How I Got Theology Part 1

The truth of God is not relative. It doesn’t change to adapt and conform to changes in the culture and beliefs of people. Much is made of the influence of relativism and a post-modern mindset. The concept that what’s true for you isn’t necessarily true for me.

Personal, philosophical beliefs don’t become reality just because they’re thought out to a conclusion. The natural laws of the earth and universe illustrate and reflect the unchanging nature of God, its creator, and His truth. Our philosophical worldview doesn’t change the truth or God.

Previously, I wrote a post titled “Got Theology?” The gist of it is that theology can become highly personalized. And yet, the truth of God remains unchanged. It’s based on who He is, not our opinions or a constructed belief system.

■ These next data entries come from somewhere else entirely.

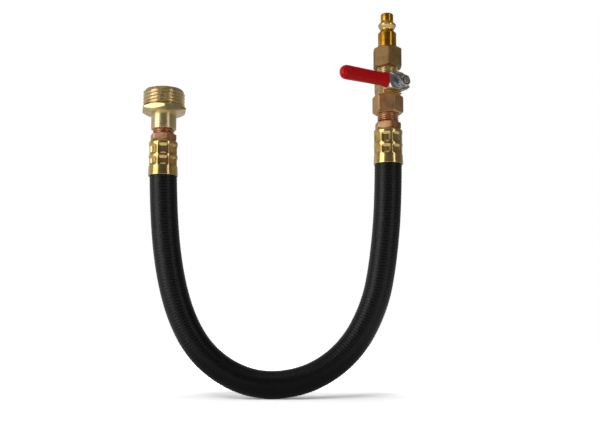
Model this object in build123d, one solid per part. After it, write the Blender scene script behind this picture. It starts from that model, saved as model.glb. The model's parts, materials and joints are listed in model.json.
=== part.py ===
# Winterizing blow-out adapter: garden-hose thread, short rubber hose, ball valve and air plug.
# Millimetres, +Z up. The origin is on the axis of the garden-hose thread, in the plane of its shoulder.
from build123d import *
import math
import os

os.makedirs("parts", exist_ok=True)

# overall layout
leg_spacing = 146.0  # between the two upright ends
air_rise = 7.7  # how much higher the air end's ferrule sits

# garden-hose thread adapter, 3/4-11.5 NH male
garden_major_radius = 13.4
garden_pitch = 25.4 / 11.5
garden_depth = 1.15
garden_length = 11.2
garden_bore_radius = 9.6
flange_flats = 27.2
flange_thick = 4.4
neck_radius = 8.1
neck_length = 10.5

# 1/4-18 pipe thread, drawn parallel
pipe_major_radius = 6.85
pipe_pitch = 25.4 / 18
pipe_depth = 0.75
pipe_length = 13.0
port_radius = 2.9

# hose insert, the same at both ends
insert_hex_flats = 15.2
insert_hex_height = 4.9
insert_neck_radius = 5.6
barb_radius = 4.76
barb_depth = 0.5
barb_count = 5
barb_pitch = 3.6
water_thread_gap = 2.9  # pipe thread left showing at the water end
air_thread_gap = 5.6  # and at the air end

# hose
hose_radius = 8.75
braid_outer_radius = 6.9
braid_inner_radius = 6.2
hose_bore_radius = barb_radius

# crimped ferrule
ferrule_radius = 9.3
ferrule_length = 22.8
ferrule_end_wall = 0.9
ferrule_flare = 0.25
crimp_count = 8
crimp_depth = 0.34
crimp_rows = ((2.7, 6.8), (10.8, 5.8))  # distance down from the closed end, and height

# ball valve
cap_hex_flats = 17.7
cap_hex_height = 12.1
cap_hex_turn = 19.0
cap_spigot_radius = 7.0
cap_spigot_height = 2.0
cap_recess_radius = 5.35
stem_height_over_cap = 5.8
barrel_radius = 8.6
barrel_height = 13.5
barrel_flats = 14.0  # across the two cast sides beside the stem
turned_ring_radius = 8.3  # where the lathe faced the casting above the end cap
turned_ring_height = 2.3
stem_turn = 31.0  # stem direction, turned from -Y towards +X
boss_radius = 7.15
boss_face = 13.4
ball_radius = 5.25
ball_bore_radius = 2.75
seat_gap = 0.03
seat_reach = 3.1
seat_floor = 5.4
cavity_radius = 5.6

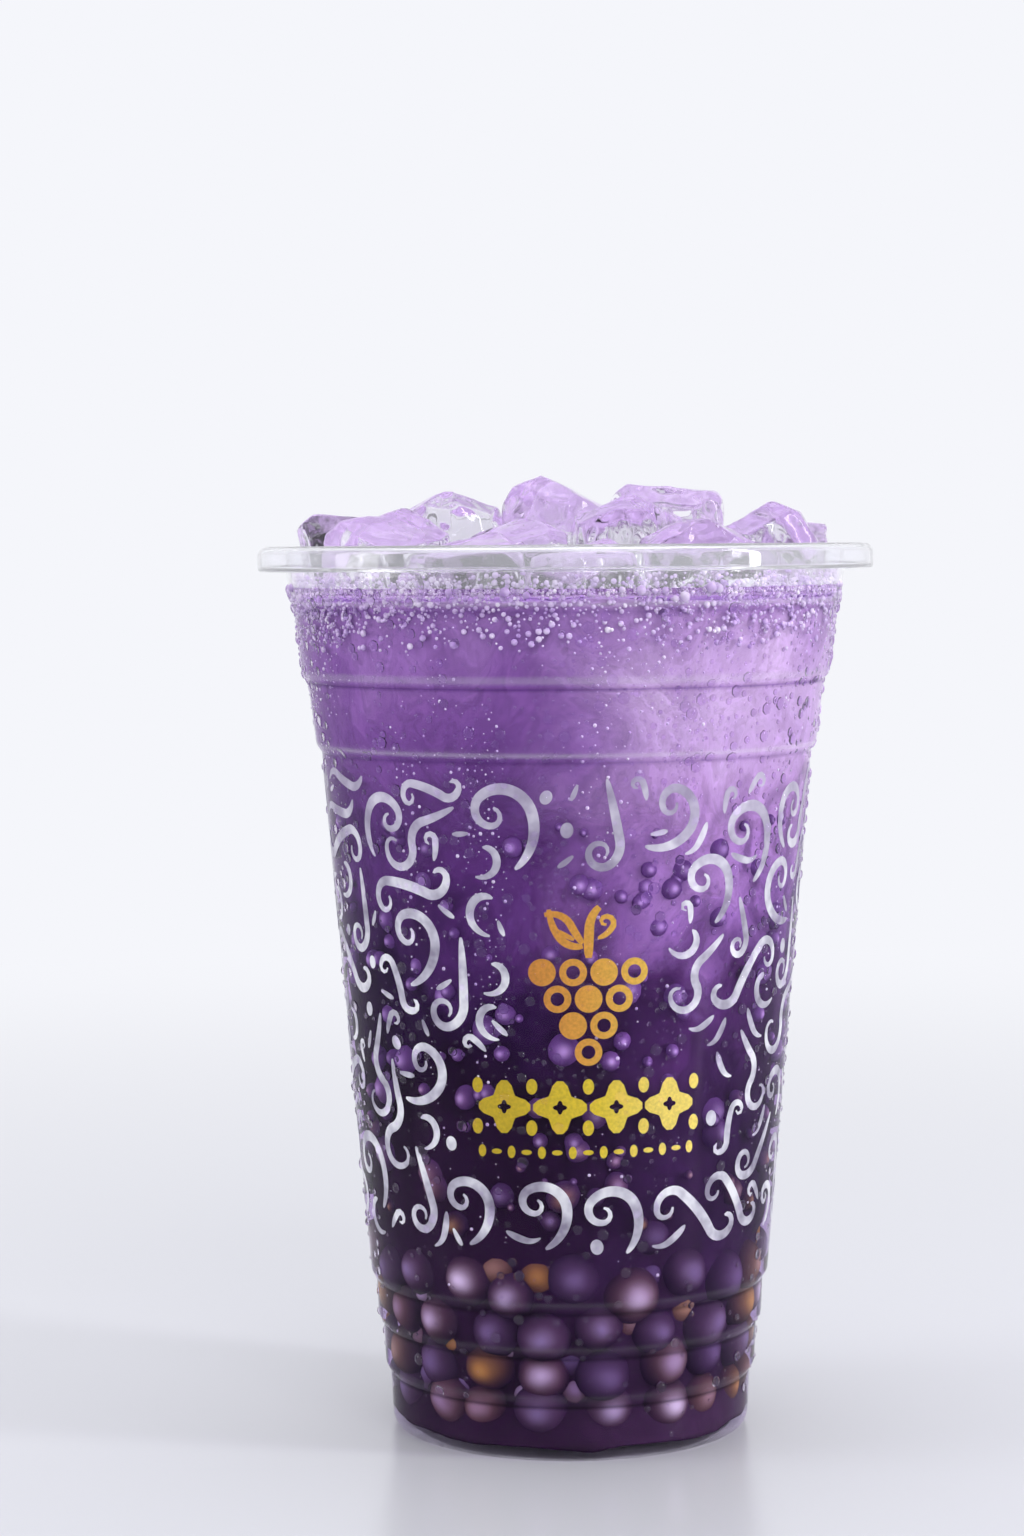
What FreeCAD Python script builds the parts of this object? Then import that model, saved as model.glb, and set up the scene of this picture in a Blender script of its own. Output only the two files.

Christian believers need to be clear on why they believe what they believe. The trite saying—God said it, I believe it, that settles it—isn’t sufficient. It’s a cliché. Arriving at why we believe what we do—our theology—can be understood by seeing how we arrive at that belief. I won’t backtrack through what I shared in the previous post, but I want to look at a challenge I posed in that post.

The challenge involved three questions to help determine how our personal theology develops. As an example, I’ll answer these questions for my life. I’ll do this over the next three weeks. Hopefully, this will serve as a guide for you. Here are the three questions—

  1. Review your own life as a believer in Jesus—What stands out as most important and why?
  2. Who is the most influential spiritual leader in your life so far? Why?
  3. What’s been most helpful to you in your pursuit to know God?

My learning curve

I’m a visual and kinetic (experiential) learner who learns best by watching and then doing, and I’m also a reader. My search for truth and faith included the study of various philosophies and Eastern religions. I attempted to live these out to a certain extent as I read about them. Music and hitchhiking were also part of the process.

I also read the Bible each day for at least two years without understanding what I read. I talked about this in the first book I wrote. My life reflected the times of that search—the mid to late ’60s in America. I was immersed in the turbulent counter-culture that marked those years. This carried over to my faith search.

I’m a rebel at heart when it comes to learning. I don’t just accept things, I question, challenge, and then process it all. Of course, this doesn’t go over well with authoritarian teacher types. It even got me thrown out of a church when I kept pressing for answers.

During my search, I came to a turning point in my life. I went up into the mountains where I lived then and challenged God to reveal Himself to me somehow. I was expecting something like a sign in the sky, a burning bush, or an audible voice, but none of that happened. Discouraged, I headed back to my trailer.

Still wanting to hear from God, I opened my Good News for Modern Man version of the Bible to read. It was then I came across Matthew 7:13-14 and realized I was on the wrong path.

“Enter by the narrow gate; for wide is the gate and broad is the way that leads to destruction, and there are many who go in by it. Because narrow is the gate and difficult is the way that leads to life, and there are few who find it. (Matt. 7:13-14)

I took this as a challenge, but I refused to pray the “sinner’s prayer” in that paperback Bible or write down the date, as the notes in my Bible suggested. Like I said, I don’t just accept things without question. I did have an assurance in my heart that my faith search was settled. Jesus and the Bible were central to my faith and the foundation of my theology.

So, what about you? Have you had a turning point in your life, come to a crossroads, or another cathartic experience that settled your faith and brought assurance?

I believe this is an important first step in developing a personal theology. It’s called a lot of things—coming to faith, conversion, getting saved. Whatever you call it, it needs to happen. It’s the starting point of a settled faith, a personal trust relationship with God.

What stands out as most important in your life as a believer, and why is this so important to you?